• What you will do: What do the lines from the top of the data through the line with "the two carrying" say? Quote them exactly and include both ends.

• Available data:
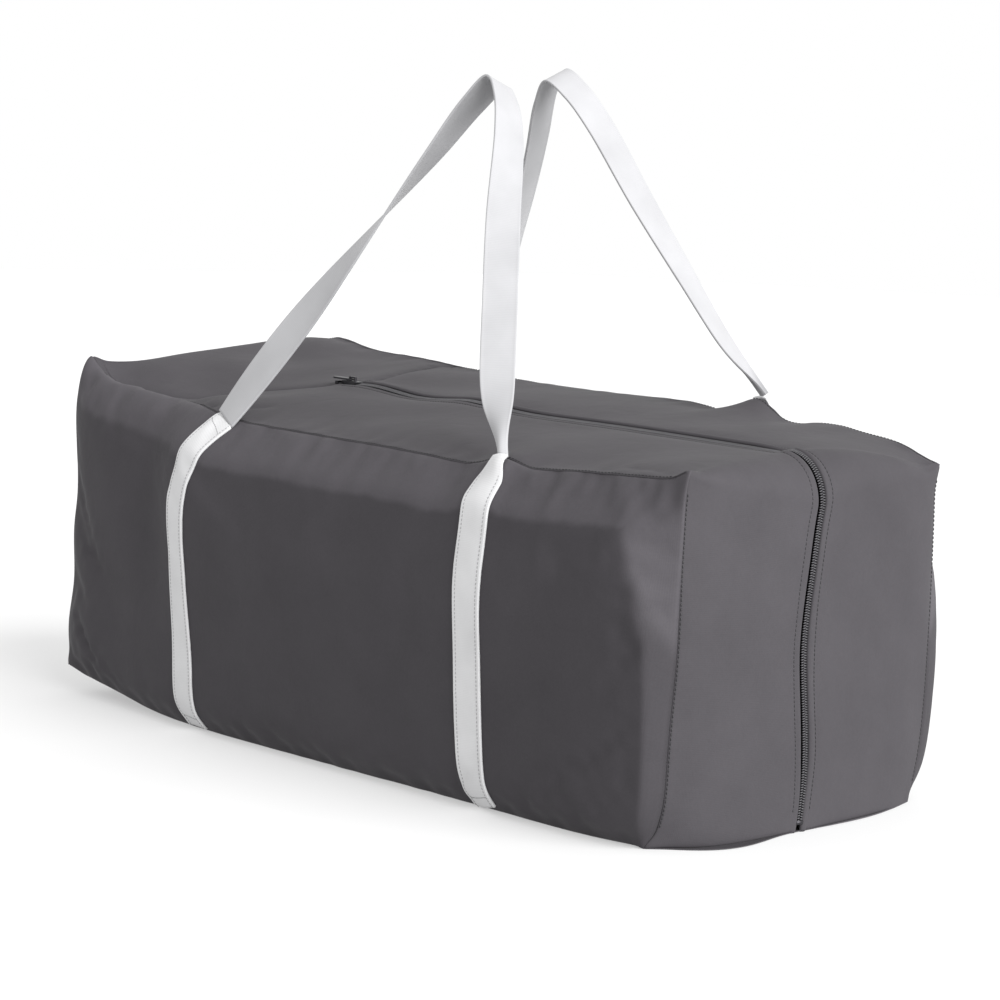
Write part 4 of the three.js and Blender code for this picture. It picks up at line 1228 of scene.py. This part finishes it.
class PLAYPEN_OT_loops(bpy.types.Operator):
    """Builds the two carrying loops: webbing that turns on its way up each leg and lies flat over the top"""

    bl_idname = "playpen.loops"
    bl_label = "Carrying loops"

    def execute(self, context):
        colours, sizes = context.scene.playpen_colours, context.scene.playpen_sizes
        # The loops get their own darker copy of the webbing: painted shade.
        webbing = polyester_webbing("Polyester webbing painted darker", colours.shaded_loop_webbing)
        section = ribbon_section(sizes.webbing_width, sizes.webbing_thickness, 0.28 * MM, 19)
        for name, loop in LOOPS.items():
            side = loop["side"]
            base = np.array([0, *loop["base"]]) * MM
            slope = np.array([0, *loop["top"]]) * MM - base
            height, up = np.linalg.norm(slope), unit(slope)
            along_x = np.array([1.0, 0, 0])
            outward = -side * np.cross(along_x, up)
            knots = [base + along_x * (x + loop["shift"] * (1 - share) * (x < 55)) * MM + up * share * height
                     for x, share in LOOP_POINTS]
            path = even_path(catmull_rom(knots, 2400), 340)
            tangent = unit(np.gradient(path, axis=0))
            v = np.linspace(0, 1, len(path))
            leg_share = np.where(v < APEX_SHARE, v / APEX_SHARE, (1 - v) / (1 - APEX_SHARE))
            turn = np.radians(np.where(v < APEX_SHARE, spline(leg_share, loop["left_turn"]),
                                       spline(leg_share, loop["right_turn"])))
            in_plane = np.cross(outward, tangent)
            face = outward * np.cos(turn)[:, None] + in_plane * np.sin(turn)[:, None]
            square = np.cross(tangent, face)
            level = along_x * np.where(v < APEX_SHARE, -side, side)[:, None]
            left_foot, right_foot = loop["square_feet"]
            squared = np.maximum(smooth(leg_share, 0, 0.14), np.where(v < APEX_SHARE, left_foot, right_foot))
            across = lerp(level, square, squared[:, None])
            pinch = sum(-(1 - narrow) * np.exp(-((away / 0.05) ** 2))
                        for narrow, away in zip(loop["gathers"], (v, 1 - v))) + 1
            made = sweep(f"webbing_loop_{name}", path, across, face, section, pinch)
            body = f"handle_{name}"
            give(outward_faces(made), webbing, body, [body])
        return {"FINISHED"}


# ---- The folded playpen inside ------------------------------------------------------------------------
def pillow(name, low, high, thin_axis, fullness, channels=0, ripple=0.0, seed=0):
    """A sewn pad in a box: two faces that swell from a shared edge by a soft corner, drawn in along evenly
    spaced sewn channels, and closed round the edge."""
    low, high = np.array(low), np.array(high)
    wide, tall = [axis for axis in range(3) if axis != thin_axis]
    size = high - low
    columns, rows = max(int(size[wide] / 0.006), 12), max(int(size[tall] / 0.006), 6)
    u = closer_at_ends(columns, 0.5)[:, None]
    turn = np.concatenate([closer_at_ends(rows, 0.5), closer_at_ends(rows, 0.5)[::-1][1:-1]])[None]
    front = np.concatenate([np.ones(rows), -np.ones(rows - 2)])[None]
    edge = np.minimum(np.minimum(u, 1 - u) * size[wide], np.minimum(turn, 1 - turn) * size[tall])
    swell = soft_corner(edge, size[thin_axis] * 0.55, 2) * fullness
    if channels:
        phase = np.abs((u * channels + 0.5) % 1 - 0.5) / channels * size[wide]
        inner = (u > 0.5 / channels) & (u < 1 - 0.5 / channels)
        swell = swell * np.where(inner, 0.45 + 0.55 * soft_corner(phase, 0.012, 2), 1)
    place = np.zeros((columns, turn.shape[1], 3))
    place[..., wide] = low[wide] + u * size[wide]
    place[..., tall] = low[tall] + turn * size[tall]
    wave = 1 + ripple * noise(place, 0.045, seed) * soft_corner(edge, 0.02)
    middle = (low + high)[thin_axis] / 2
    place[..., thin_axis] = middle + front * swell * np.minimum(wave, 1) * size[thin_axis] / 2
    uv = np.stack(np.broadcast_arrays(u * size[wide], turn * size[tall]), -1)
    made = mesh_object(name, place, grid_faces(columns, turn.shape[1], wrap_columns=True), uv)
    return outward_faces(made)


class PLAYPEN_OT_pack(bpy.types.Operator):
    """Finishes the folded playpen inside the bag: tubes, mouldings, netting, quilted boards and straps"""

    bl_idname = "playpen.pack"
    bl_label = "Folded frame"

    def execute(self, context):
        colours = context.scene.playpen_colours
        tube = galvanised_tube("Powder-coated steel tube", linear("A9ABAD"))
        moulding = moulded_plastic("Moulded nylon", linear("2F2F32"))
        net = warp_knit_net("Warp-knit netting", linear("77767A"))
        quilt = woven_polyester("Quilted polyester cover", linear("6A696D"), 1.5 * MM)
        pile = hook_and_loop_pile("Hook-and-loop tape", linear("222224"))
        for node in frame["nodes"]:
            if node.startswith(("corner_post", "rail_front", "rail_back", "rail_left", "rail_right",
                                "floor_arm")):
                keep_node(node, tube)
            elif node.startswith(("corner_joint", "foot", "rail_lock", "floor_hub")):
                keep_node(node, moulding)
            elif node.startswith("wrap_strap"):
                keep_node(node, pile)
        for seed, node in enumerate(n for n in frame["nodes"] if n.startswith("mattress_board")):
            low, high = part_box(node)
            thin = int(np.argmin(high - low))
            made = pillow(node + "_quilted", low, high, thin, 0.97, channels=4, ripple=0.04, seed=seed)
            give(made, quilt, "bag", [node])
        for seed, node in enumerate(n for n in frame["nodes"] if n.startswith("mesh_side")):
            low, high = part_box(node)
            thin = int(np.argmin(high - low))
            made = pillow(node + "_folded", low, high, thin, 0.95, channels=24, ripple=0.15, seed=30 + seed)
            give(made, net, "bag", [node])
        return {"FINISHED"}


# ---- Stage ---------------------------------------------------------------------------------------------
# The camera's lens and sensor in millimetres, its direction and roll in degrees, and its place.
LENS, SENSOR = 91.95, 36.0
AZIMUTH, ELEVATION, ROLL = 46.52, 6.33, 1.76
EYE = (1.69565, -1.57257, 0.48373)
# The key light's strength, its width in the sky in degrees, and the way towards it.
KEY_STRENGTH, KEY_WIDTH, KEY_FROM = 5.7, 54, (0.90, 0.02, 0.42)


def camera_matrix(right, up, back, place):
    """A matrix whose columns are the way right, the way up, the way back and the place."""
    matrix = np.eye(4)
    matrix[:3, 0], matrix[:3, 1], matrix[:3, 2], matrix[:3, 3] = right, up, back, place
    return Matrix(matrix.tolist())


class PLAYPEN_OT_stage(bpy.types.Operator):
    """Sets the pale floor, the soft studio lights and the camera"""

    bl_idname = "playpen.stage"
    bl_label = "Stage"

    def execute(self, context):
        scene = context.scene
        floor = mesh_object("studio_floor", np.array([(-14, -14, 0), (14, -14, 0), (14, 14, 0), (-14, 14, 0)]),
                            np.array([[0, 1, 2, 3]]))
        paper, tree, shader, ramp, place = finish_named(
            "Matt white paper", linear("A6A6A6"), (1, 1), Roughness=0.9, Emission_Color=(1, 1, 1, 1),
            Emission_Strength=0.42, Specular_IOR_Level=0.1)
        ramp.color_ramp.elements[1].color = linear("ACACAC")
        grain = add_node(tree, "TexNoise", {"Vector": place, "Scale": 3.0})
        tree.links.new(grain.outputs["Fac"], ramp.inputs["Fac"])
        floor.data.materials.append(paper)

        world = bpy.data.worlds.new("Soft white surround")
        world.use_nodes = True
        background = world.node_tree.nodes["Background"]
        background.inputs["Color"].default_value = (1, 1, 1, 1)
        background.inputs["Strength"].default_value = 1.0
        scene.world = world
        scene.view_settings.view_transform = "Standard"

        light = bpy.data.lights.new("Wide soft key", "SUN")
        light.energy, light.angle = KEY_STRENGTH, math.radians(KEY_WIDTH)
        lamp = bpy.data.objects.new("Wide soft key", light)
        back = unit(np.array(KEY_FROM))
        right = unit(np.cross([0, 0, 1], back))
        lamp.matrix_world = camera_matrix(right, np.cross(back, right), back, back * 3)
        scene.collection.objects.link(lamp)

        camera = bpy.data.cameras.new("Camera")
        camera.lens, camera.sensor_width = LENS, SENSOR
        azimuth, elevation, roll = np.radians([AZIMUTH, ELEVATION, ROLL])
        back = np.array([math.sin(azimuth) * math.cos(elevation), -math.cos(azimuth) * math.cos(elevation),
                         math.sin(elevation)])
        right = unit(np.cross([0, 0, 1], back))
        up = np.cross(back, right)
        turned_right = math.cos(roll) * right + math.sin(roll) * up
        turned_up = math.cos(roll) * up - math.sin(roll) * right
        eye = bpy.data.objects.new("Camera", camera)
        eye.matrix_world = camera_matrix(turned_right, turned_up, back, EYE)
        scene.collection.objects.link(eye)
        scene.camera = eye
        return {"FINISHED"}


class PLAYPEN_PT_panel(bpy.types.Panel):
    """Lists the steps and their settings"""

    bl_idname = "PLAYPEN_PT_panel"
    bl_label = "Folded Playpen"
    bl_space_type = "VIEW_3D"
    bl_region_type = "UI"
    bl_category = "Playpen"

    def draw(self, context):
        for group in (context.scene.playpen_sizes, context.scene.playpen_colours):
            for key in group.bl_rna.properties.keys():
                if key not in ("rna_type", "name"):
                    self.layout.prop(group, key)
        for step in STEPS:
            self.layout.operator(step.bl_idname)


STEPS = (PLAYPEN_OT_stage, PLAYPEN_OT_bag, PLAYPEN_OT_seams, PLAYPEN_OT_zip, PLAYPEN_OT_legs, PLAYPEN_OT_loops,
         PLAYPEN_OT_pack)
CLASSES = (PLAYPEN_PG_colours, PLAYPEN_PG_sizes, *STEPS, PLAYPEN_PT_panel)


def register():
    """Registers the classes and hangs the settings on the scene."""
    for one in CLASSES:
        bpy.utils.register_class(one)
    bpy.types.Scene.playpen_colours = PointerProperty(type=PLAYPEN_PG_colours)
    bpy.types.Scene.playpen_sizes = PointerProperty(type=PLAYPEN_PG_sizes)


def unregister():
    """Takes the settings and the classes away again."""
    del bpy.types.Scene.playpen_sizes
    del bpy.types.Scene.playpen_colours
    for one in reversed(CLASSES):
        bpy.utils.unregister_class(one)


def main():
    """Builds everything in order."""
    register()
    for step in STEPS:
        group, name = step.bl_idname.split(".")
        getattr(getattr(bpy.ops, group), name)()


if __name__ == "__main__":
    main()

• Result of the exercise:
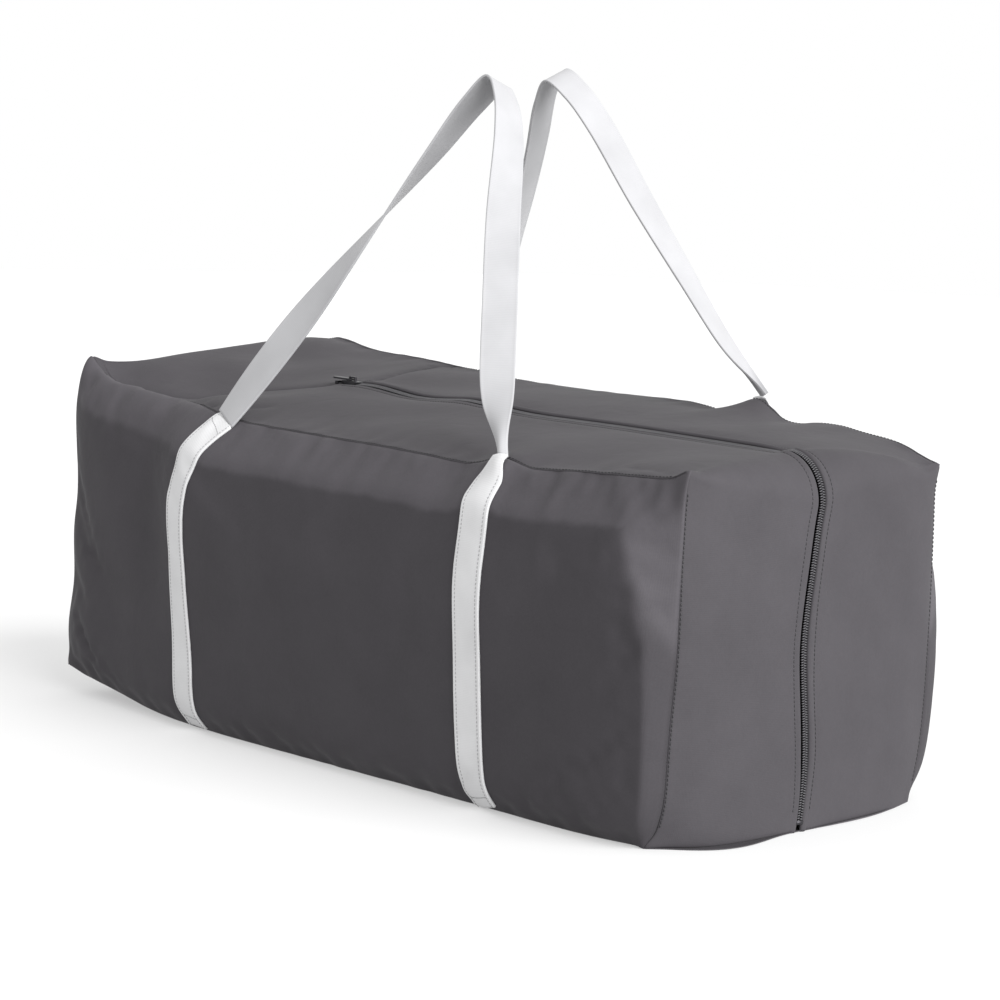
Write part 4 of the three.js and Blender code for this picture. It picks up at line 1228 of scene.py. This part finishes it.
class PLAYPEN_OT_loops(bpy.types.Operator):
    """Builds the two carrying loops: webbing that turns on its way up each leg and lies flat over the top"""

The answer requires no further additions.